**Given instruction**
Read the data and repeat all of it exactly.

— START Data extract —

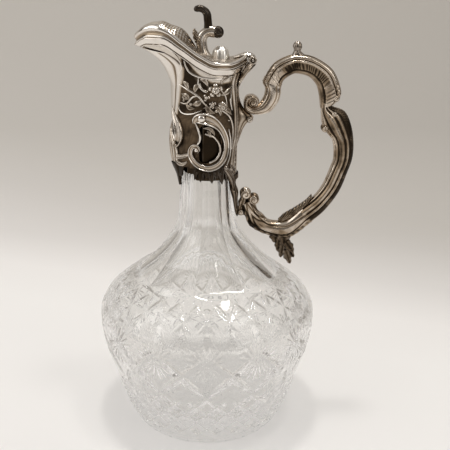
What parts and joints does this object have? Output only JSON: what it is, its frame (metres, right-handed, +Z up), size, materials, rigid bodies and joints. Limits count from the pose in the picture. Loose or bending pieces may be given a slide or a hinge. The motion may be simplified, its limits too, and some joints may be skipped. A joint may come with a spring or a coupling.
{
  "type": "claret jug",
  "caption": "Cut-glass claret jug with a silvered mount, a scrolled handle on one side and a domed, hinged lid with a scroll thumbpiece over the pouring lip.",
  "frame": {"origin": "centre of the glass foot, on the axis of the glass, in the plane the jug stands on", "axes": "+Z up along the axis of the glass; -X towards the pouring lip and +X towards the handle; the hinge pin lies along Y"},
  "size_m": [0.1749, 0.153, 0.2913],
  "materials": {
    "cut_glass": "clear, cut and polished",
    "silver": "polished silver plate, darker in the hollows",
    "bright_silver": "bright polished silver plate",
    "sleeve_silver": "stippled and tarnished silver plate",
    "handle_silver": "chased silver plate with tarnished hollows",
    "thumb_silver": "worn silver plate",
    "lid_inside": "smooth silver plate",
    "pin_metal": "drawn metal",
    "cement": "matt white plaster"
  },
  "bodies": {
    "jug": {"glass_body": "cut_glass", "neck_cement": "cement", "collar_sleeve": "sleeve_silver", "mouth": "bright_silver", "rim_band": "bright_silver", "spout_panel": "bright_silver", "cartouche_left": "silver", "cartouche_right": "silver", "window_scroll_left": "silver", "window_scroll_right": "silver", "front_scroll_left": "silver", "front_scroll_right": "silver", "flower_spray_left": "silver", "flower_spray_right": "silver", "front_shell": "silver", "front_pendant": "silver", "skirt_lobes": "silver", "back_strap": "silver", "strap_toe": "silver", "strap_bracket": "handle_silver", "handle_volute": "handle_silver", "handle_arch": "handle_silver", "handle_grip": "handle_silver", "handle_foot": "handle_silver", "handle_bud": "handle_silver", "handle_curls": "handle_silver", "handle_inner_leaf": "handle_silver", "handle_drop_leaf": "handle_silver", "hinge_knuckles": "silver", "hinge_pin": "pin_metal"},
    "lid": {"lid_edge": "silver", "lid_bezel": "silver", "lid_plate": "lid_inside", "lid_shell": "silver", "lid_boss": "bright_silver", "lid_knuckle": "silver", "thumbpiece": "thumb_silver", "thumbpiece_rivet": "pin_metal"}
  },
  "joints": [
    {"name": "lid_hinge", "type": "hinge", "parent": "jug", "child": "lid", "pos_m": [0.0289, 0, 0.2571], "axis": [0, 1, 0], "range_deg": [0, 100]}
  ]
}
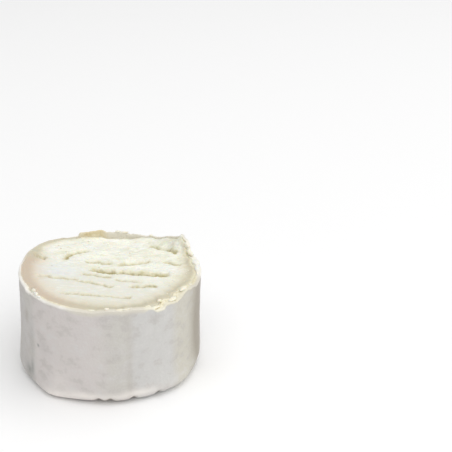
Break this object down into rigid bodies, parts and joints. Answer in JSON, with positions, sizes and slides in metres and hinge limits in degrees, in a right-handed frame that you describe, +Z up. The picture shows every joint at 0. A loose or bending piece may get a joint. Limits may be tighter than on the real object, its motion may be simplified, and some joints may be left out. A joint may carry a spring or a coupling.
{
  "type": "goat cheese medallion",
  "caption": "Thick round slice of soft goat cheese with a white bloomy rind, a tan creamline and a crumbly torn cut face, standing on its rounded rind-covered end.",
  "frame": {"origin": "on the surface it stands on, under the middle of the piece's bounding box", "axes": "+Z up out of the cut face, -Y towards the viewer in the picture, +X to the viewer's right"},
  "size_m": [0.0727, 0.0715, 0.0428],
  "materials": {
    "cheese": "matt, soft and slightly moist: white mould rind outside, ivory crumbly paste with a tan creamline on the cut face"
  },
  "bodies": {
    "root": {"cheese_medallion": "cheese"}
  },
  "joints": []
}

— END Data extract —

**Problem solution**
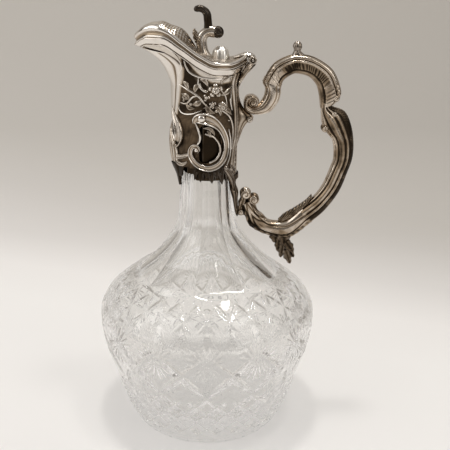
What parts and joints does this object have? Output only JSON: what it is, its frame (metres, right-handed, +Z up), size, materials, rigid bodies and joints. Limits count from the pose in the picture. Loose or bending pieces may be given a slide or a hinge. The motion may be simplified, its limits too, and some joints may be skipped. A joint may come with a spring or a coupling.
{
  "type": "claret jug",
  "caption": "Cut-glass claret jug with a silvered mount, a scrolled handle on one side and a domed, hinged lid with a scroll thumbpiece over the pouring lip.",
  "frame": {"origin": "centre of the glass foot, on the axis of the glass, in the plane the jug stands on", "axes": "+Z up along the axis of the glass; -X towards the pouring lip and +X towards the handle; the hinge pin lies along Y"},
  "size_m": [0.1749, 0.153, 0.2913],
  "materials": {
    "cut_glass": "clear, cut and polished",
    "silver": "polished silver plate, darker in the hollows",
    "bright_silver": "bright polished silver plate",
    "sleeve_silver": "stippled and tarnished silver plate",
    "handle_silver": "chased silver plate with tarnished hollows",
    "thumb_silver": "worn silver plate",
    "lid_inside": "smooth silver plate",
    "pin_metal": "drawn metal",
    "cement": "matt white plaster"
  },
  "bodies": {
    "jug": {"glass_body": "cut_glass", "neck_cement": "cement", "collar_sleeve": "sleeve_silver", "mouth": "bright_silver", "rim_band": "bright_silver", "spout_panel": "bright_silver", "cartouche_left": "silver", "cartouche_right": "silver", "window_scroll_left": "silver", "window_scroll_right": "silver", "front_scroll_left": "silver", "front_scroll_right": "silver", "flower_spray_left": "silver", "flower_spray_right": "silver", "front_shell": "silver", "front_pendant": "silver", "skirt_lobes": "silver", "back_strap": "silver", "strap_toe": "silver", "strap_bracket": "handle_silver", "handle_volute": "handle_silver", "handle_arch": "handle_silver", "handle_grip": "handle_silver", "handle_foot": "handle_silver", "handle_bud": "handle_silver", "handle_curls": "handle_silver", "handle_inner_leaf": "handle_silver", "handle_drop_leaf": "handle_silver", "hinge_knuckles": "silver", "hinge_pin": "pin_metal"},
    "lid": {"lid_edge": "silver", "lid_bezel": "silver", "lid_plate": "lid_inside", "lid_shell": "silver", "lid_boss": "bright_silver", "lid_knuckle": "silver", "thumbpiece": "thumb_silver", "thumbpiece_rivet": "pin_metal"}
  },
  "joints": [
    {"name": "lid_hinge", "type": "hinge", "parent": "jug", "child": "lid", "pos_m": [0.0289, 0, 0.2571], "axis": [0, 1, 0], "range_deg": [0, 100]}
  ]
}
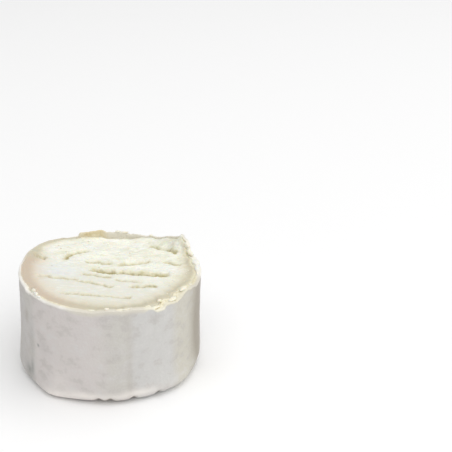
Break this object down into rigid bodies, parts and joints. Answer in JSON, with positions, sizes and slides in metres and hinge limits in degrees, in a right-handed frame that you describe, +Z up. The picture shows every joint at 0. A loose or bending piece may get a joint. Limits may be tighter than on the real object, its motion may be simplified, and some joints may be left out. A joint may carry a spring or a coupling.
{
  "type": "goat cheese medallion",
  "caption": "Thick round slice of soft goat cheese with a white bloomy rind, a tan creamline and a crumbly torn cut face, standing on its rounded rind-covered end.",
  "frame": {"origin": "on the surface it stands on, under the middle of the piece's bounding box", "axes": "+Z up out of the cut face, -Y towards the viewer in the picture, +X to the viewer's right"},
  "size_m": [0.0727, 0.0715, 0.0428],
  "materials": {
    "cheese": "matt, soft and slightly moist: white mould rind outside, ivory crumbly paste with a tan creamline on the cut face"
  },
  "bodies": {
    "root": {"cheese_medallion": "cheese"}
  },
  "joints": []
}